+++ Records for processing

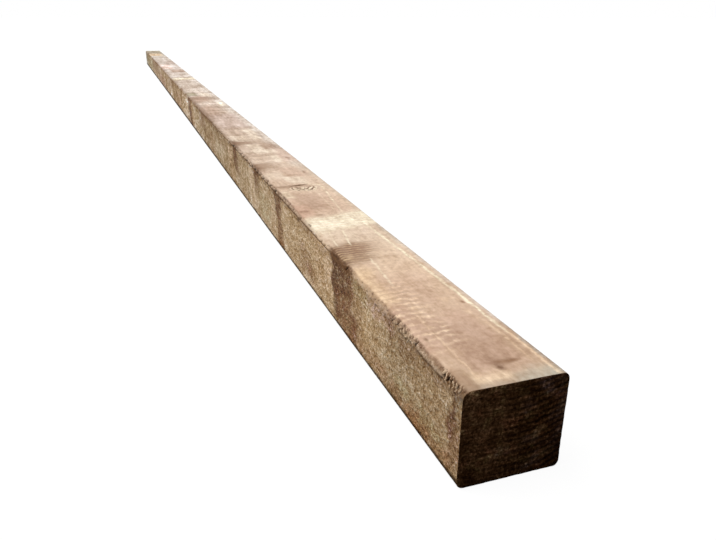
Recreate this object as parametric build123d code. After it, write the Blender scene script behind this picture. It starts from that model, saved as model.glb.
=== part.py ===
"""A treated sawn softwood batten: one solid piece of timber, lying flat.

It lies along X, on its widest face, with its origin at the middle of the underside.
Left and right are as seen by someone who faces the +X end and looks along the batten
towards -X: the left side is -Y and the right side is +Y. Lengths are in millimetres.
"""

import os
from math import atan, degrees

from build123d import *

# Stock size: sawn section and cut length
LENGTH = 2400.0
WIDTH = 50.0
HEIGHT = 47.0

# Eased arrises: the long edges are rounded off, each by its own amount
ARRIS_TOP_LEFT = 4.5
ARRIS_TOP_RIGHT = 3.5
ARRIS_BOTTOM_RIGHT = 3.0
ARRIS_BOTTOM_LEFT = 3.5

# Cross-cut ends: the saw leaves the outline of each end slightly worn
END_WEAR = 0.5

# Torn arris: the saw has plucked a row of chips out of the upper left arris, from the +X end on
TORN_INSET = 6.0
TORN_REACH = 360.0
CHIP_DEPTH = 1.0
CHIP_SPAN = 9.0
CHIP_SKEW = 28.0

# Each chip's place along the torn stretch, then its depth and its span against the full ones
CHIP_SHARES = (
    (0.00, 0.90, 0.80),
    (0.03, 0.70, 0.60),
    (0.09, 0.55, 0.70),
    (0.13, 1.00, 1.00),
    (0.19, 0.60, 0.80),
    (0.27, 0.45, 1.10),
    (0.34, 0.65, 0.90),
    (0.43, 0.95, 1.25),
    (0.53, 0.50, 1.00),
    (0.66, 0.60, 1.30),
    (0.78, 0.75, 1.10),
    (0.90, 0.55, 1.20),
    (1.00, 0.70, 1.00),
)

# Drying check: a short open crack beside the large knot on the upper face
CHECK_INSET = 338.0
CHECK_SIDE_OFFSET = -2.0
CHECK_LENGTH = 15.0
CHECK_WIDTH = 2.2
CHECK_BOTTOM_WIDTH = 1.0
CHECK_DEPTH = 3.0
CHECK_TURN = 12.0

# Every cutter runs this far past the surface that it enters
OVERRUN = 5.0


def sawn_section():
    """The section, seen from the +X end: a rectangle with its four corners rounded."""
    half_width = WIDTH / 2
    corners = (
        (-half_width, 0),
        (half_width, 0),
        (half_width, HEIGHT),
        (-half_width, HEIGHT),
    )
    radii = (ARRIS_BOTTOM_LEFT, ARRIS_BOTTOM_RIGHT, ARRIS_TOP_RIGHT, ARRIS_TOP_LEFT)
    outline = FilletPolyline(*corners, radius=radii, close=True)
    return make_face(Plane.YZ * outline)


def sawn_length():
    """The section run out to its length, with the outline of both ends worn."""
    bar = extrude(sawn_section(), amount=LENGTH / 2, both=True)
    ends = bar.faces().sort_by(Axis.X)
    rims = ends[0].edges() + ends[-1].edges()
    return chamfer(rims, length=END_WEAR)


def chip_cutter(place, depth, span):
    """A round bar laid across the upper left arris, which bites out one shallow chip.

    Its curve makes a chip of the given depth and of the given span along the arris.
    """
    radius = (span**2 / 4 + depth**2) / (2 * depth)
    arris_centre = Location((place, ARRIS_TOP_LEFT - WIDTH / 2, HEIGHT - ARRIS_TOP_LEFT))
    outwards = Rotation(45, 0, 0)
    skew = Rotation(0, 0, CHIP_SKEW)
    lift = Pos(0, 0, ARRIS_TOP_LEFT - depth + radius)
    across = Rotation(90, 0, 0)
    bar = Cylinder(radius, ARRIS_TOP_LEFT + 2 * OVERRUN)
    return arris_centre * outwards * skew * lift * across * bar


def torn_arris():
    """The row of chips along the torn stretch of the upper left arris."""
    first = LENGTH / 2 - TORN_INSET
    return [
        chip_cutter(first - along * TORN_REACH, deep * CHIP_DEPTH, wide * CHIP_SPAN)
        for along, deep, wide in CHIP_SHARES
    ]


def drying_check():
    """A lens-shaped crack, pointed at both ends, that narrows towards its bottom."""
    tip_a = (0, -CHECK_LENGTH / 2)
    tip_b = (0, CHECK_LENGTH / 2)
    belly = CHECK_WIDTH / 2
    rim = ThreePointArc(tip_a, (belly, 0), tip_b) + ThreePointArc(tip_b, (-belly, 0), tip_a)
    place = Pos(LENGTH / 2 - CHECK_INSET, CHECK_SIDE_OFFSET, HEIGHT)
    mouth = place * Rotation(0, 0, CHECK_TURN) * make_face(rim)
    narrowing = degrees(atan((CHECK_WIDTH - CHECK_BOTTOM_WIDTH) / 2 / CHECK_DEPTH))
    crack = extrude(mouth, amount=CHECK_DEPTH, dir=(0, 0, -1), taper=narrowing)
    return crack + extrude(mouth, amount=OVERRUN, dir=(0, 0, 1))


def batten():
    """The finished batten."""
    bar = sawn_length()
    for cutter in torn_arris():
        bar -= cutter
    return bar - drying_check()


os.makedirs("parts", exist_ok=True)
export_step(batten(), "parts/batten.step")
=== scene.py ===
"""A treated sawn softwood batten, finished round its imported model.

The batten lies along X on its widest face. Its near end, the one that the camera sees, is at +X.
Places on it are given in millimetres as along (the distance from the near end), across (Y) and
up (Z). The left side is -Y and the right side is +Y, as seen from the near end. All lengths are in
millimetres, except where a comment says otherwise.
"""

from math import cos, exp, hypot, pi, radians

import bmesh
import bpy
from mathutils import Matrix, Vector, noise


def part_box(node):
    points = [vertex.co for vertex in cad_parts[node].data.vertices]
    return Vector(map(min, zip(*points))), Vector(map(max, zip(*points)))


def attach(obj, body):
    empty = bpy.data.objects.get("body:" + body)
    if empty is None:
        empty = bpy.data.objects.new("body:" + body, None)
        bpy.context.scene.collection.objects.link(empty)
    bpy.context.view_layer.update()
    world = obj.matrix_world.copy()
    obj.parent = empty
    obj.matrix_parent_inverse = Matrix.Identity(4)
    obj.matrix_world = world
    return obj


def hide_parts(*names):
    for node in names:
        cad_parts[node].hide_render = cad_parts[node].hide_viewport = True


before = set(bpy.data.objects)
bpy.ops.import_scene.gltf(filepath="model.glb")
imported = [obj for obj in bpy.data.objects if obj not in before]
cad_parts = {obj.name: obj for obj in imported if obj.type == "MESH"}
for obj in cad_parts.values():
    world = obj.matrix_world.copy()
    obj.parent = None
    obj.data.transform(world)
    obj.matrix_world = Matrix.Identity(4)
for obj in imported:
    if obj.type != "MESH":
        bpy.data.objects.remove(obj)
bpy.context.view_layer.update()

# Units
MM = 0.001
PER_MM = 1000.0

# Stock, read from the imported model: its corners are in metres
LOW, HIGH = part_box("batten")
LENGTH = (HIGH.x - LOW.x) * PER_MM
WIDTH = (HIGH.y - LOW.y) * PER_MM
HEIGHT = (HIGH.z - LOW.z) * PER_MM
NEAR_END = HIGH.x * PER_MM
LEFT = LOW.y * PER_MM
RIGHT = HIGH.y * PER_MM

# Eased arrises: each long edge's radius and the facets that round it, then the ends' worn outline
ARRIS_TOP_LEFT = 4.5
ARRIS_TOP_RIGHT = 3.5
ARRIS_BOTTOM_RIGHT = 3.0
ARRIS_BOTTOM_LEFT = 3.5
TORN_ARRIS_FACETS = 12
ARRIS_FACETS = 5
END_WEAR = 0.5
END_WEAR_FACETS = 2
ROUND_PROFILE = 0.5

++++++
+++ Records for processing

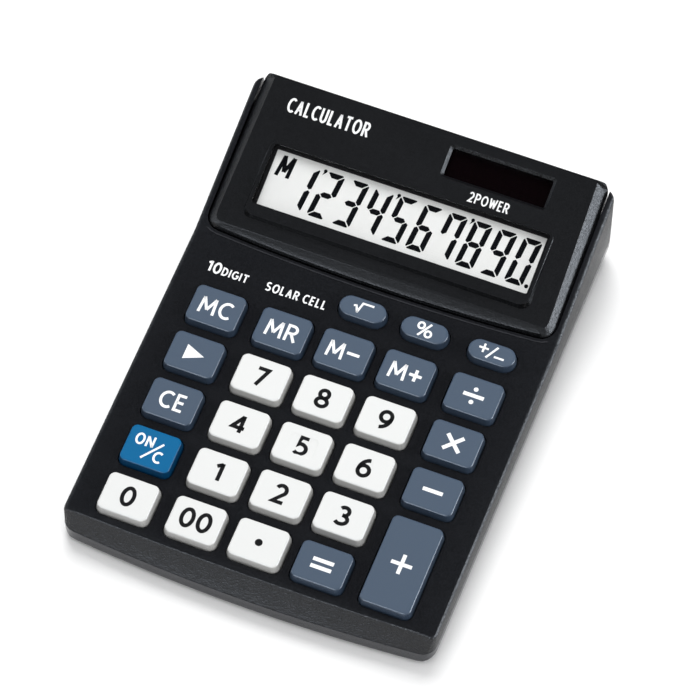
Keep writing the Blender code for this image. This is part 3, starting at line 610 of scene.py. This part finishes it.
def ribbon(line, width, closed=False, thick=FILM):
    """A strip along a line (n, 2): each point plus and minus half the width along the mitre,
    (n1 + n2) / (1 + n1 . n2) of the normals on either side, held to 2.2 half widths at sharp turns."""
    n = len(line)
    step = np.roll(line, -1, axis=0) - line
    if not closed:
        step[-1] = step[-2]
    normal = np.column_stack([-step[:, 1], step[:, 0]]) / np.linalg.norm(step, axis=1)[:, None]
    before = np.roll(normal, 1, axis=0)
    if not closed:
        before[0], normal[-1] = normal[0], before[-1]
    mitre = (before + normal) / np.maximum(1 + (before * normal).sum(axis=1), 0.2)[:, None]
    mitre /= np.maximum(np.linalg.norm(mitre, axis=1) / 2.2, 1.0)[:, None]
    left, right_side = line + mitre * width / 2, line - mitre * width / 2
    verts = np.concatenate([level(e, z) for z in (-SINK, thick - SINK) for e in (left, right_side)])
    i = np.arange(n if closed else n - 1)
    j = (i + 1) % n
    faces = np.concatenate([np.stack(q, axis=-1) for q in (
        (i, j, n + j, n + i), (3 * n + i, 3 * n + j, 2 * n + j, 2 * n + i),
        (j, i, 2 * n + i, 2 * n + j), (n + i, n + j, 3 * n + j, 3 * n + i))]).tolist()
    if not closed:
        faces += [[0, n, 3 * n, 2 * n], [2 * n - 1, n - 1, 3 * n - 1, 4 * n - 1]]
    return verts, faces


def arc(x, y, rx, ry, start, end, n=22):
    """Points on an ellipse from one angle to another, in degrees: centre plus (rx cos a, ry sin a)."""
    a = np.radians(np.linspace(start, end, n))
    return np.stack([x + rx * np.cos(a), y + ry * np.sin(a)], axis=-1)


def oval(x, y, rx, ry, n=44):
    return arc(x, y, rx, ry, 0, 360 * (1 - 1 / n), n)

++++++

**The exercise:** Retype the records above, but only those lines that fall between the line containing "Recreate this object" and the line containing "timber, lying flat.", with both of those lines included, exactly as written.

**Answer to this problem:**
Recreate this object as parametric build123d code. After it, write the Blender scene script behind this picture. It starts from that model, saved as model.glb.
=== part.py ===
"""A treated sawn softwood batten: one solid piece of timber, lying flat.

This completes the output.